Envisioned as a star vehicle for LL Cool J as he began his transition from hip hop to screen star, names that floated in and out as potential candidates included Denzel Washington and Laurence Fishburne. Yet Wesley Snipes was always a contender. He had barely been in the business for more than a decade, but by the time Snipes was locked in as leading man he was a bonafide movie star, thanks to a string of back-to-back hits including White Men Can’t Jump, Passenger 57, Demolition Man, Money Train and The Fugitive sequel U.S Marshals.

It was obvious neither Marvel or New Line Cinema expected Blade to be a success. The lone screenwriter was David S. Goyer, whose only major credits up until that point had been genre sequels like Kickboxer 2 and The Crow: City Of Angels. The director, Stephen Norrington, had helmed just one feature prior – Terminator rip-off Death Machine – and had more experience in the special effects and make-up departments. In these roles, he had at least been in the proximity to some hits: Aliens, Gremlins and The Witches specifically.

The extreme violence, gore and swearing meant the rating restricted a younger comic book fan base from seeing the movie … at least legally. Despite all of the elements working against it, somehow Blade became two things: a) an immediate hit and b) an enduring one.

From the opening scene where Traci Lords’ femme fatale (literally) leads a horny club kid into a rave held in the basement of an abattoir, you knew you were in for something different. Even the simple transition as the two characters marched through the bowels of the venue, a rack of what looked like human corpses disappearing out of the corner of frame, the visuals and tone were clearly defined. Legendary critic Roger Ebert noted in his review of the film that “movies based on comic books represent one of the last best hopes for visionary filmmaking”.

Blade didn’t look like other movies from 1998 and it didn’t behave like them either. The rave, of course, was actually a bloodbath and the horny club kid becomes the vessel for the audience as they’re first introduced to the world of vampires. As he looks down at his palm, blinking in confusion at the droplets of blood appearing there, the growing sense of dread magnifies as hands reach up behind him, clawing at the ceiling.

The DJ leans back, arms wide and extending his fangs, as blood pours down from the ceiling and the unsuspecting man finally realises the true nature of his role. He’s not the predator chasing down a beautiful woman: he’s the prey. It was a trick we saw utilised in Buffy The Vampire Slayer’s opening scene from the pilot episode, which debuted just one year earlier in 1997. In the context of Blade, a testosterone heavy action vehicle, the flipping of classic horror movie tropes was even more unexpected.

When the title character makes his first appearance seconds later, thick combat boots squelching over a floor covered in blood, all preconceptions of what this movie could be were out the window. Unsurprisingly given Snipes’ physicality, the fight scenes were extraordinary with audiences never once doubting he was delivering every blow as he kicked, punched and sliced his way through a nightclub of vampires.

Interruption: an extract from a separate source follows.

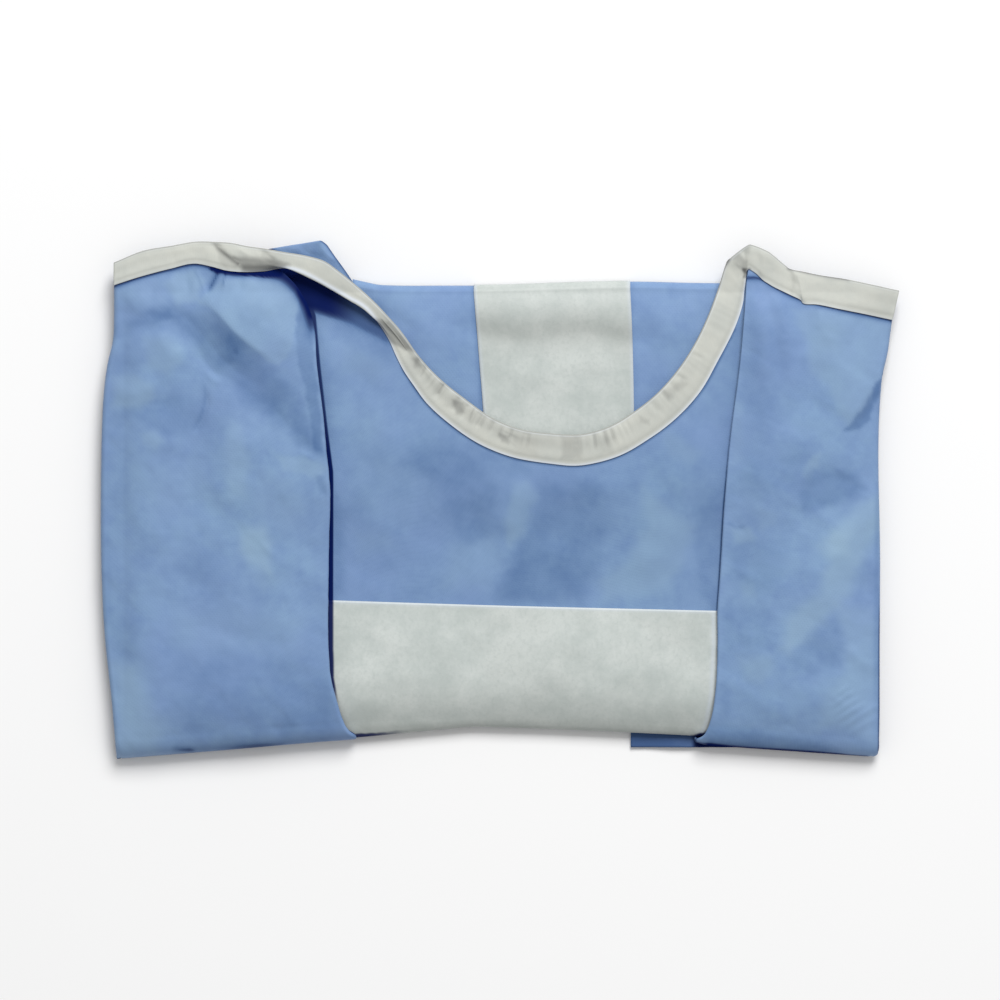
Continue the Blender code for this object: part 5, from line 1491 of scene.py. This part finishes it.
# Top faces of what the tape lies on, blended from the front to the back panels.
def bindingRest(x, y, onFlap):
    frontHeight = frontTop(x, y)
    flap = np.where(x < 0.0, flapTop(x, y, leftBack), flapTop(x, y, rightBack))
    return frontHeight + onFlap * (flap - frontHeight)


# Smooth columns through control columns (Hermite pieces of even length).
def refine(columns, perSpan):
    columns = np.stack(columns, axis=1)
    slope = np.gradient(columns, axis=1)
    where = np.linspace(0.0, columns.shape[1] - 1.0, (columns.shape[1] - 1) * perSpan + 1)
    first = np.minimum(where.astype(int), columns.shape[1] - 2)
    t = (where - first)[None, :, None]
    return hermite(t, columns[:, first], columns[:, first + 1], slope[:, first],
                   slope[:, first + 1])


# sin(length / run), bent by slower sines: rows of amount and run.
def bentSine(length, run, bends):
    return np.sin(length / run + sum(amount * np.sin(length / slow) for amount, slow in bends))


# A bell-shaped rise at a row's place, with its width and height.
def rowAt(distance, row):
    place, width, height = row
    return height * bell(distance - place, width)


# The tape as one surface: a short return under the edge it binds, the free edge, the
# lengthwise bend and the sewn edge; sewn rows press in beside both edges, and small
# gathers (bent sines of the length) run across its inner half. It also gives a painted
# highlight along both edges (rim) and painted shade (shade).
def bindingSurface():
    rows = curveThrough(binding["sections"], shares(binding["stations"]))
    free, sewn = rows[:, 0:2], rows[:, 2:4]
    onFlap, freeLift, bendLift, bendPlace = rows[:, 4:8].T
    onFlap = np.clip(onFlap, 0.0, 1.0)[:, None]
    width = np.linalg.norm(sewn - free, axis=1, keepdims=True)
    across = (sewn - free) / width
    bend = free + (sewn - free) * bendPlace[:, None]
    swell = binding["swell"] * np.minimum(1.0, 2.0 - bendPlace)
    sections = [(free + across * inward, freeLift + up) for inward, up in binding["freeEdge"]]
    sections += [
        (0.5 * (free + bend), 0.5 * (freeLift + bendLift) + binding["crown"]),
        (bend, bendLift),
        (0.5 * (bend + sewn), 0.5 * bendLift + swell),
    ]
    sections += [(sewn - across * inward, np.full(len(rows), up))
                 for inward, up in binding["sewnEdge"]]
    grid = refine([np.column_stack(section) for section in sections], binding["perSpan"])
    x, y = planOf(grid)
    steps = np.linalg.norm(np.diff((free + sewn) / 2.0, axis=0), axis=1)
    length = np.concatenate([[0.0], np.cumsum(steps)])[:, None]
    fromFree = np.linalg.norm(grid[:, :, :2] - free[:, None], axis=2)
    fromSewn = np.linalg.norm(grid[:, :, :2] - sewn[:, None], axis=2)
    top = np.arange(grid.shape[1])[None] >= (len(binding["freeEdge"]) - 1) * binding["perSpan"]
    pressed = rowAt(fromSewn, binding["sewnRow"]) + rowAt(fromFree, binding["freeRow"])
    inside = (smoothStep(0.0, binding["edgeFade"], fromFree)
              * smoothStep(0.0, binding["edgeFade"], fromSewn))
    least, more, run, bends = binding["gatherCome"]
    gathers = sum(weight * bentSine(length, *wave) for weight, *wave in binding["gathers"])
    gathers = gathers * (least + more * bentSine(length, run, bends)) * inside
    where = smoothStep(*binding["gatherFrom"], x) * smoothStep(*binding["gatherTo"], x)
    where = where * smoothStep(*binding["gatherSide"], fromFree / width)
    least, more = binding["gatherHeight"]
    relief = gathers * (least + more * where) - pressed
    relief = relief + creaseHeight(binding["creases"], x, y) * inside
    height = bindingRest(x, y, onFlap) + binding["over"] + grid[:, :, 2] + relief * top
    # painted highlight along both edges, fainter at the ends
    least, soft = binding["rimLeast"], binding["rimWidth"]
    rim = bell(fromSewn, soft) + binding["rimFree"] * bell(fromFree, soft)
    rim = rim * (least + (1.0 - least) * smoothStep(*binding["rimFrom"], x)
                 * smoothStep(*binding["rimTo"], x))
    # painted shade: lines, patches, the sewn row, the gathers' valleys and the turned-under edges
    shade = creaseHeight(binding["shades"], x, y) + patchShare(binding["patches"], x, y)
    shade = shade + rowAt(fromSewn, binding["sewnShade"]) + binding["leastShade"]
    shade = np.clip(shade + eased(0.0, binding["ribShade"], gathers * where), 0.0, 1.0)
    shade = np.where(top, shade, np.maximum(shade, binding["underShade"]))
    return np.dstack([x, y, height]), rim * top, shade


grid, rim, shade = bindingSurface()              # its columns run inwards: turned round
neckBinding = makeSheet("neck_binding_tape", grid[:, ::-1], bindingWhite,
                        {"rim": rim[:, ::-1], "shade": shade[:, ::-1]}, binding["wall"])
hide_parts("neck_binding")
print("neck binding made")


# Floor, light and camera.

studio = {
    "floor": 3.0, "floorBelow": 0.0003, "frame": 0.620, "lens": 250.0, "sensor": 36.0,
    "height": 0.014, "fill": 0.48, "key": 206.0, "keySize": 2.4, "keyAt": (0.9, 3.2, 3.4),
    "floorFinish": {"Base Color": (0.90, 0.90, 0.90, 1.0), "Roughness": 0.9,
                    "Specular IOR Level": 0.1},
}
floorMesh = bpy.data.meshes.new("floor")
half, below = studio["floor"], -studio["floorBelow"]
corners = [(-half, -half, below), (half, -half, below), (half, half, below), (-half, half, below)]
floorMesh.from_pydata(corners, [], [(0, 1, 2, 3)])
floorMesh.materials.append(Finish("paleFloor", studio["floorFinish"]).material)
addObject("floor", floorMesh)

world = bpy.data.worlds.new("softRoom")
world.use_nodes = True
backdrop = world.node_tree.nodes["Background"].inputs
backdrop["Color"].default_value = (1.0, 1.0, 1.0, 1.0)
backdrop["Strength"].default_value = studio["fill"]
bpy.context.scene.world = world

keyData = bpy.data.lights.new("key", "AREA")
keyData.energy = studio["key"]
keyData.size = studio["keySize"]
key = addObject("key", keyData)
key.location = studio["keyAt"]
aim = -np.array(studio["keyAt"])
key.rotation_euler = (np.arctan2(np.hypot(aim[0], aim[1]), -aim[2]), 0.0,
                      np.arctan2(aim[1], aim[0]) - np.pi / 2.0)

cameraData = bpy.data.cameras.new("camera")
cameraData.lens = studio["lens"]
cameraData.sensor_width = studio["sensor"]
camera = addObject("camera", cameraData)
reach = studio["frame"] * studio["lens"] / studio["sensor"]
camera.location = (0.0, 0.0, reach + studio["height"])
bpy.context.scene.camera = camera
bpy.context.scene.view_settings.view_transform = "Standard"
print("floor, light and camera set")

Snipes’ frequent collaborators Jeff Ward and Jeff Imada crafted action sequences that had a tangible quality to them, some of the last for a few years in mainstream blockbusters before the hyper-stylised unreality of The Matrix bled into films like Charlie’s Angels, X-Men and Equilibrium. The cinematography from Theo van de Sande – who was weirdly mostly known for Adam Sandler movies at the time – teamed with someone who knew how to cut an action movie like Paul Rubbell, made for a film that moved rapidly, always engaging the eye and simultaneously serving the storytelling. In simple terms: it just looked cool.

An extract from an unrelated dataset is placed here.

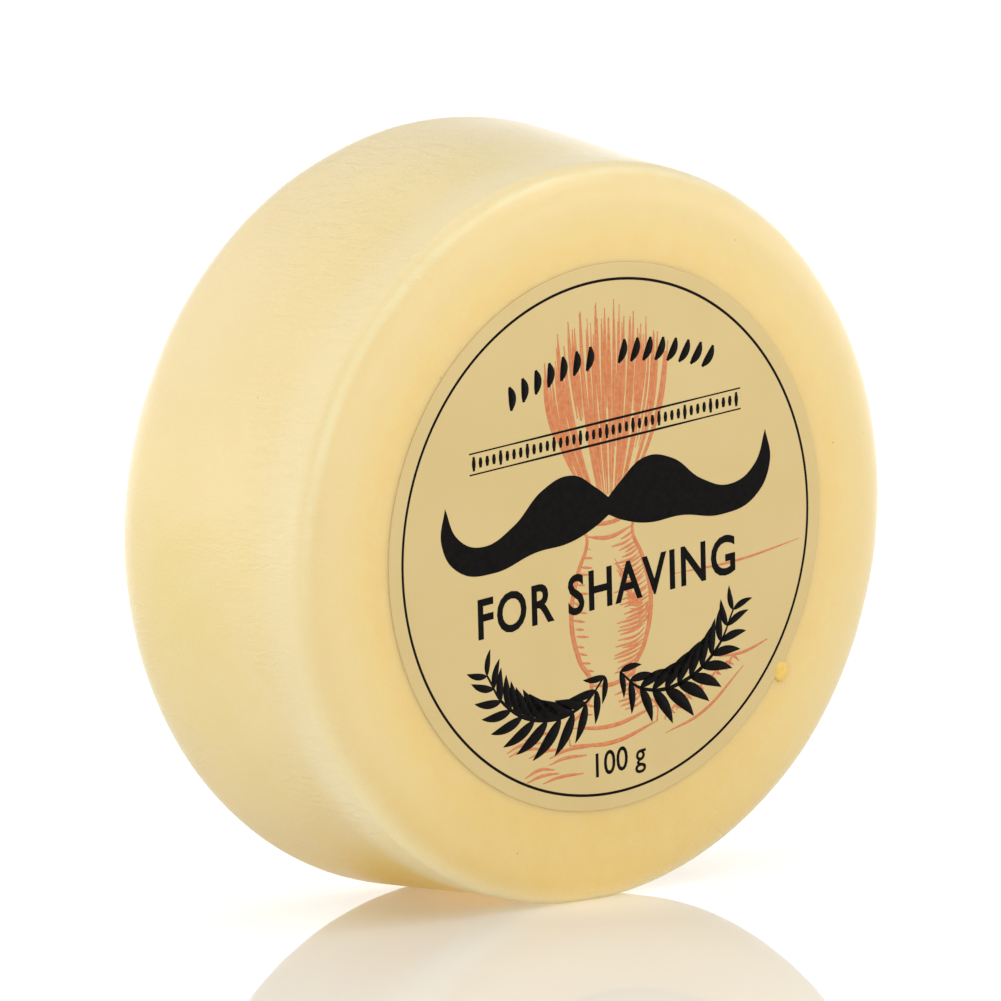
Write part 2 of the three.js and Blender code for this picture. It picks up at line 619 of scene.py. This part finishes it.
def make_bead():
    """A small bead of soap left on the face at the label's lower right."""
    angle = math.radians(-34.8)
    radius = LABEL_RADIUS + 0.25 * MM
    half_width = 0.75 * MM
    height = 0.34 * MM
    sunk = 0.12 * MM
    length_for_width = 1.25
    steps = 12
    profile = [(0.0, -sunk), (half_width, -sunk)]
    for step in range(1, steps):
        turn = TAU / 4 * step / steps
        profile.append((half_width * math.cos(turn), height * math.sin(turn)))
    profile.append((0.0, height))
    spot = Matrix.Translation((radius * math.cos(angle), radius * math.sin(angle), 0.0))
    place = frame_matrix(THICKNESS) @ spot @ Matrix.Diagonal((1.0, length_for_width, 1.0, 1.0))
    bead = turned(
        "soap_bead",
        profile,
        BEAD_SIDES,
        BEAD,
        place,
        unevenness=0.10 * MM,
        size=0.7 * MM,
        even=0.0,
        uneven=0.3 * MM,
        seed=5.0,
    )
    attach(bead, "puck")


make_bead()


# ---------------------------------------------------------------- the label's layers
def glue_profile():
    """The adhesive: a thin disc that stops a little short of the film's edge."""
    edge = LABEL_RADIUS - GLUE_INSET
    front = THICKNESS + ADHESIVE_THICKNESS
    points = [(0.0, THICKNESS)]
    points += [(radius, THICKNESS) for radius in spread(0.0, edge, 3)]
    points += [(edge, THICKNESS), (edge, front)]
    points += [(radius, front) for radius in spread(edge, 0.0, 3)]
    points.append((0.0, front))
    return points


def film_profile():
    """The film: flat, with its edge pressed down over the adhesive's edge and rounded off in front."""
    back = THICKNESS + ADHESIVE_THICKNESS
    foot = THICKNESS + FILM_EDGE_LIFT
    corner = {"axial": film_front - foot, "radial": FILM_EDGE_REACH}
    inner = LABEL_RADIUS - FILM_EDGE_REACH
    bend = LABEL_RADIUS - (1 - FILM_BEND) * GLUE_INSET
    points = [(0.0, back)]
    points += [(radius, back) for radius in spread(0.0, bend, 3)]
    points += [(bend, back), (bend + FILM_BEND * GLUE_INSET, foot)]
    points += arc(inner, foot, corner, 0.0, TAU / 4, 8)
    points += [(radius, film_front) for radius in spread(inner, 0.0, 3)]
    points.append((0.0, film_front))
    return points


def ring_profile(outer, width, back, thickness):
    """A flat ring of a rectangular section."""
    inner = outer - width
    front = back + thickness
    return [(inner, back), (outer, back), (outer, front), (inner, front), (inner, back)]


def make_label_layers():
    """The adhesive, the film on it, and the thin ring printed near the film's edge."""
    place = frame_matrix()
    glue = turned("label_glue", glue_profile(), LABEL_SIDES, ADHESIVE, place)
    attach(glue, "label")
    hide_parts("label_adhesive")
    film = turned("label_face", film_profile(), LABEL_SIDES, FILM, place)
    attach(film, "label")
    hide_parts("label_film")
    ring = turned(
        "printed_ring",
        ring_profile(RING_OUTER_RADIUS, RING_WIDTH, film_front, BLACK_INK_THICKNESS),
        LABEL_SIDES,
        BLACK_INK,
        place,
    )
    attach(ring, "label")
    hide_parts("label_ring")


make_label_layers()

# ---------------------------------------------------------------- the print
# Printed shapes are drawn in label units: the label's radius is 1 and its middle is the origin.
LABEL_UNIT = Matrix.Diagonal((LABEL_RADIUS, LABEL_RADIUS, LABEL_RADIUS, 1.0))
PRINT_LEAN = Matrix(((1, math.tan(PRINT_SLANT), 0, 0), (0, 1, 0, 0), (0, 0, 1, 0), (0, 0, 0, 1)))
PRINT_PLACE = frame_matrix(film_front) @ Matrix.Rotation(PRINT_TURN, 4, "Z") @ PRINT_LEAN @ LABEL_UNIT
BLACK_DEPTH = BLACK_INK_THICKNESS / LABEL_RADIUS
ORANGE_DEPTH = ORANGE_INK_THICKNESS / LABEL_RADIUS


def thicken(tree, flat, depth):
    """A closed, thin solid on a flat sheet that faces up."""
    offset = node(tree, "ShaderNodeCombineXYZ", {"Z": 1.0}).outputs[0]
    raised = node(
        tree,
        "GeometryNodeExtrudeMesh",
        {"Mesh": flat, "Offset": offset, "Offset Scale": depth, "Individual": False},
    )
    under = node(tree, "GeometryNodeFlipFaces", {"Mesh": flat})
    joined = node(tree, "GeometryNodeJoinGeometry")
    tree.links.new(raised.outputs["Mesh"], joined.inputs[0])
    tree.links.new(under.outputs[0], joined.inputs[0])
    return node(
        tree, "GeometryNodeMergeByDistance", {"Geometry": joined.outputs[0], "Distance": 0.00001}
    ).outputs[0]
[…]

Of the noir blockbusters that attempted to make an impression in the nineties – The Crow, Spawn, The Shadow, Dark City – Blade was the only one that was genuinely good. Not ‘so bad it’s good’ or ‘good for the time’: straight-up, one hundred per cent good. It improved on the comic book source material, adapting the world building for a modern audience with a complex vampire political system and rules that needed to be adhered to, both for the hero and the villains.

Looking like a Backstreet Boy gone wrong, Stephen Dorff had the frosted tips and moodiness to bring Blade’s central antagonist – an immortal visionary and hacker – to life. In fact, the first two Blade films did something comic book movies rarely manage to do: deliver nuanced, interesting villains with clear motivations and an overall scheme the audience can understand (even sympathise with, at times). Blade and Blade II are two of the greatest action movies ever made, but the latter had the advantage of a visual style and universe confidently established by the former.

Sure, the science is sketchy and only about eighty per cent of the CGI effects hold up (not bad innings compared to other films of the day *cough* Armageddon *cough*). Blade wasn’t the first black comic book hero to make it on to the big screen, but he was the first successful one. That wasn’t as groundbreaking as some might think, says Michael Jai White, who did play the first black superhero in 1997’s Spawn. “With Spawn, the character happened to be black and Blade the character happened to be black – the ethnicity really had nothing to do with the characters, other than he happened to be of darker skin tone,” he says.

But it did establish a legacy that twenty years later, Black Panther was able to follow to a billion dollar box-office haul. Blade was a surprise hit, taking nearly $200M globally on a $45M budget. The fact one of the first comic book franchises in cinematic history starred a black man is no small thing, not to mention the romantic leads throughout the series were also women of colour. It spanned multiple sequels and spin-offs, including the financially successful Blade II and Blade: Trinity, as well as an animated series and a short-lived live action television show.

Superhero movies were supposed to have been dead when Blade stomped into cinemas and demanded people’s money. Outside of its cultural impact, it fuelled a legion of imitators. It’s not hard to see where the first X-Men movie takes many of its visual cues, including the abundance of black leather and general attitude. The link between Blade’s success to the creation of Marvel as a cinematic powerhouse is an obvious one.

Even without its place in pop culture history, Blade is still an important movie and an important hero. Arguably it’s Snipes’ best performance, if not his most high-profile, and – to quote Ebert – it works because “he knows that the key ingredient in any interesting superhero is not omnipotence, but vulnerability.” Who can say whether the current and seemingly never-ending slate of superhero movies will hold up as well as Blade does in twenty years. However, it’s rare that any movie – let alone a gritty urban fantasy with comic book origins – plays as well in 2018 as it did in 1998, if not better.